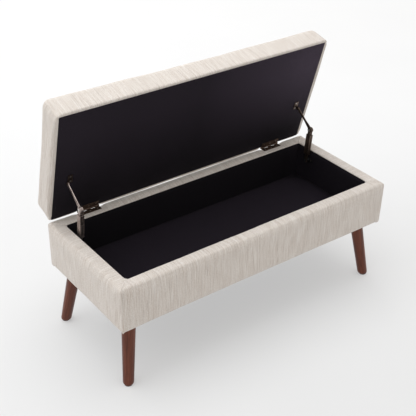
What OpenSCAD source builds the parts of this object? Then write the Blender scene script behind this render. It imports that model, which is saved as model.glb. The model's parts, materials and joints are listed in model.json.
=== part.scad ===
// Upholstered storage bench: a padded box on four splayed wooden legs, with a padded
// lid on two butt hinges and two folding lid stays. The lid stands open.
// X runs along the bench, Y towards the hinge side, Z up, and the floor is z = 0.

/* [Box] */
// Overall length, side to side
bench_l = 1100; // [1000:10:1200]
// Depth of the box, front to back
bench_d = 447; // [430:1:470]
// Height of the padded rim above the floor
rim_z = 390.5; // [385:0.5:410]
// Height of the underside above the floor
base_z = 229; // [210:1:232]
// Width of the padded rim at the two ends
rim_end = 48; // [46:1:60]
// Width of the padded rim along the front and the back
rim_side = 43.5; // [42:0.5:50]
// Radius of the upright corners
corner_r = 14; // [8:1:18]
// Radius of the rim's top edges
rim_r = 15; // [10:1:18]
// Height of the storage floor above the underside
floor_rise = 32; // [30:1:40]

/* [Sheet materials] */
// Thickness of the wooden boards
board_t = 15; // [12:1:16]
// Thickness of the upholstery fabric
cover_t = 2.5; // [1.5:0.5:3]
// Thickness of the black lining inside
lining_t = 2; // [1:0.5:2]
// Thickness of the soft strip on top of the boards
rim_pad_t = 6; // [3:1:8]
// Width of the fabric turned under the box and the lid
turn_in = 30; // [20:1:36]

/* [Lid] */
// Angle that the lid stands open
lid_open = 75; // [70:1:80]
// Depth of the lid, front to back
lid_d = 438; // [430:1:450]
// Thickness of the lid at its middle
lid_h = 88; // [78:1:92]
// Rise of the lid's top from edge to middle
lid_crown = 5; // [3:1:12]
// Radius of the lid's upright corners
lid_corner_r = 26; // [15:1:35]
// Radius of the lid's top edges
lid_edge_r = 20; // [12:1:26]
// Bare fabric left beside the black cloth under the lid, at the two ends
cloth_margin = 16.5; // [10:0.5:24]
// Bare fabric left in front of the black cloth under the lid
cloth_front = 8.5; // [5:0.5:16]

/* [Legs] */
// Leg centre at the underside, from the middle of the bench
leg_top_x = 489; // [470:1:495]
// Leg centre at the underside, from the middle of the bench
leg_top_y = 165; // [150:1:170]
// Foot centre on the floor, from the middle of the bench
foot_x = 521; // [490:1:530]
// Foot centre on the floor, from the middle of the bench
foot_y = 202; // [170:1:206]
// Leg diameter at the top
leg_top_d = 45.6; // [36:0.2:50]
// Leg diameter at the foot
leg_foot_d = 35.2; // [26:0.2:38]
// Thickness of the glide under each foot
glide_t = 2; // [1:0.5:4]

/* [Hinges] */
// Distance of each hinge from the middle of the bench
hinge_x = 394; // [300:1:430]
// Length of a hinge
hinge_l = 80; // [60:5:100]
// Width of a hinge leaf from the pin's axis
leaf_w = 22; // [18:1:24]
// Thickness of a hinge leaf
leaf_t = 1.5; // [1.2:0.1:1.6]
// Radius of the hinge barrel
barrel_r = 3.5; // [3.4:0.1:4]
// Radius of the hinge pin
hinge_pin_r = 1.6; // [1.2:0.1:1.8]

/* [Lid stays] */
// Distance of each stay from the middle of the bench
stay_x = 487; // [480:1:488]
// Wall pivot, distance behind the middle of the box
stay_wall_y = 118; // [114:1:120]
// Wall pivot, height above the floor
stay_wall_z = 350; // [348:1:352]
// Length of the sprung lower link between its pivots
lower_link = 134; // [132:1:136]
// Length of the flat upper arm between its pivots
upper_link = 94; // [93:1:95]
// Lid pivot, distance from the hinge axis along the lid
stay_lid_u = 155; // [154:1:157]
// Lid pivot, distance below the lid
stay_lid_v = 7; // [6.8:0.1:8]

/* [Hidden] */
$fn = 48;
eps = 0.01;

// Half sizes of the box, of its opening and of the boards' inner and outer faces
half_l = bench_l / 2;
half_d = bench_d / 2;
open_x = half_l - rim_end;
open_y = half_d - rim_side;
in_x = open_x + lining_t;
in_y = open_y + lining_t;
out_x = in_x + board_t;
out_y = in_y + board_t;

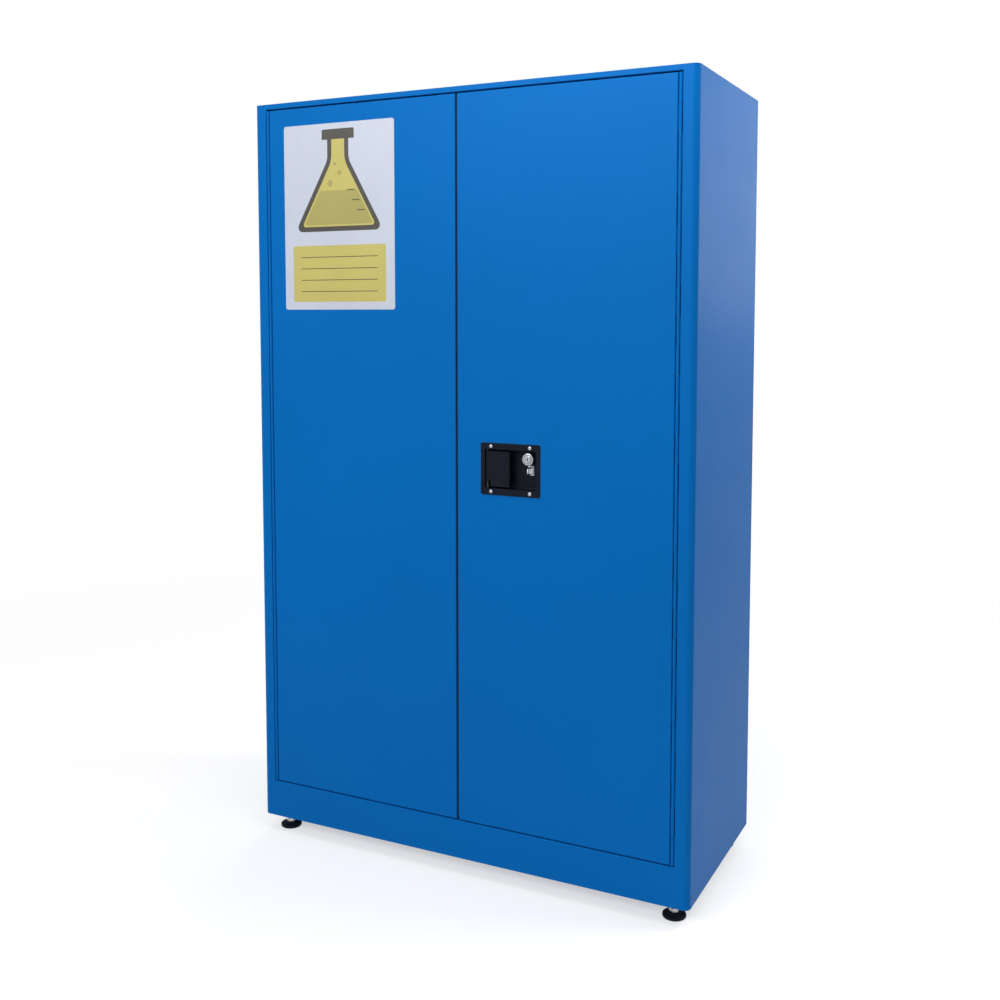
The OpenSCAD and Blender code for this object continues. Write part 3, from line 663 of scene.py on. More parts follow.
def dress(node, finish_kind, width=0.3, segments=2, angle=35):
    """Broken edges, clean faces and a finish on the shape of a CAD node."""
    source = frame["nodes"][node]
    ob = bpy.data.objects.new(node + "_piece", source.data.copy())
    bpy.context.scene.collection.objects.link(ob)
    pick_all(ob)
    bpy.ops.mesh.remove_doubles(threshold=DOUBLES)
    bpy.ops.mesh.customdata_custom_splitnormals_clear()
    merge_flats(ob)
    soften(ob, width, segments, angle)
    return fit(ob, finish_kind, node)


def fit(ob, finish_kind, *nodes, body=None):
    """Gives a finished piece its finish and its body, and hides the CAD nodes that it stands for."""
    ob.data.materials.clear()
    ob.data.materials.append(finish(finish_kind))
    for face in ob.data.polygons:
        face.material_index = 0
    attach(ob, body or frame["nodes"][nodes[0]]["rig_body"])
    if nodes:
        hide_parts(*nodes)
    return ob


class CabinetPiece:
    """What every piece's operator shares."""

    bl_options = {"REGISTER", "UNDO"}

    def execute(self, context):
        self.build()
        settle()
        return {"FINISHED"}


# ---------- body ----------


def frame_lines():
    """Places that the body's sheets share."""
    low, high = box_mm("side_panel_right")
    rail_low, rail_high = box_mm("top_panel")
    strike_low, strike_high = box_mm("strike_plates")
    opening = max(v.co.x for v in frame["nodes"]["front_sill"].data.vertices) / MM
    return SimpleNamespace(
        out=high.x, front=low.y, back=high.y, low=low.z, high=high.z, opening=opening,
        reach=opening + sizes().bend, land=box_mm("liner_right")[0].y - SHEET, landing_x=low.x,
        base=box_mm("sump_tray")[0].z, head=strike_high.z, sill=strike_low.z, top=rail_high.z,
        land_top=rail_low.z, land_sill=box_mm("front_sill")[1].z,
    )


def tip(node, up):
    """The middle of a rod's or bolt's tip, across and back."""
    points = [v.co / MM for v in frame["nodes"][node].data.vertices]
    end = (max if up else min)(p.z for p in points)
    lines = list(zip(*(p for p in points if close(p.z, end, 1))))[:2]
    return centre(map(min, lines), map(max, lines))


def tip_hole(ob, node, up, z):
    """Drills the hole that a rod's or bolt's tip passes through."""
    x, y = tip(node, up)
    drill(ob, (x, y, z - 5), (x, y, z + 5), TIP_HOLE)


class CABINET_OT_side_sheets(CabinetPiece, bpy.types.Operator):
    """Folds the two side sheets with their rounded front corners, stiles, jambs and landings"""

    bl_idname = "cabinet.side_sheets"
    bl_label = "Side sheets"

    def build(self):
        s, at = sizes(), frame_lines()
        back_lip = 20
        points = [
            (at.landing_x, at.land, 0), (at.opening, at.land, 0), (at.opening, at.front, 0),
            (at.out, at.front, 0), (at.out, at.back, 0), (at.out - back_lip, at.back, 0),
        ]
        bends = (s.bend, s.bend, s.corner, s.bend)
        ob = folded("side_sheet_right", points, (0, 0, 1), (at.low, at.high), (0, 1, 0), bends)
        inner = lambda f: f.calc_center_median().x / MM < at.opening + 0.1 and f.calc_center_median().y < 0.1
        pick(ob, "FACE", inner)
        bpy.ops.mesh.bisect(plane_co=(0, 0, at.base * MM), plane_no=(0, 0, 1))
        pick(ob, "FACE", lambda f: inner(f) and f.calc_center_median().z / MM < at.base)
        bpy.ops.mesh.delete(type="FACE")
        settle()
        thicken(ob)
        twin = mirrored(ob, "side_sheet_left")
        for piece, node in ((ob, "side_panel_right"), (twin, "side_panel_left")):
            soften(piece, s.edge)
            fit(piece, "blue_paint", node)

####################

◆ STATED EXERCISE
Give back, word for word, each line from the one containing "attach(ob, body or" down to the one containing "drill(ob, (x, y, z", including those two lines.

◆ EXERCISE RESPONSE
    attach(ob, body or frame["nodes"][nodes[0]]["rig_body"])
    if nodes:
        hide_parts(*nodes)
    return ob


class CabinetPiece:
    """What every piece's operator shares."""

    bl_options = {"REGISTER", "UNDO"}

    def execute(self, context):
        self.build()
        settle()
        return {"FINISHED"}


# ---------- body ----------


def frame_lines():
    """Places that the body's sheets share."""
    low, high = box_mm("side_panel_right")
    rail_low, rail_high = box_mm("top_panel")
    strike_low, strike_high = box_mm("strike_plates")
    opening = max(v.co.x for v in frame["nodes"]["front_sill"].data.vertices) / MM
    return SimpleNamespace(
        out=high.x, front=low.y, back=high.y, low=low.z, high=high.z, opening=opening,
        reach=opening + sizes().bend, land=box_mm("liner_right")[0].y - SHEET, landing_x=low.x,
        base=box_mm("sump_tray")[0].z, head=strike_high.z, sill=strike_low.z, top=rail_high.z,
        land_top=rail_low.z, land_sill=box_mm("front_sill")[1].z,
    )


def tip(node, up):
    """The middle of a rod's or bolt's tip, across and back."""
    points = [v.co / MM for v in frame["nodes"][node].data.vertices]
    end = (max if up else min)(p.z for p in points)
    lines = list(zip(*(p for p in points if close(p.z, end, 1))))[:2]
    return centre(map(min, lines), map(max, lines))


def tip_hole(ob, node, up, z):
    """Drills the hole that a rod's or bolt's tip passes through."""
    x, y = tip(node, up)
    drill(ob, (x, y, z - 5), (x, y, z + 5), TIP_HOLE)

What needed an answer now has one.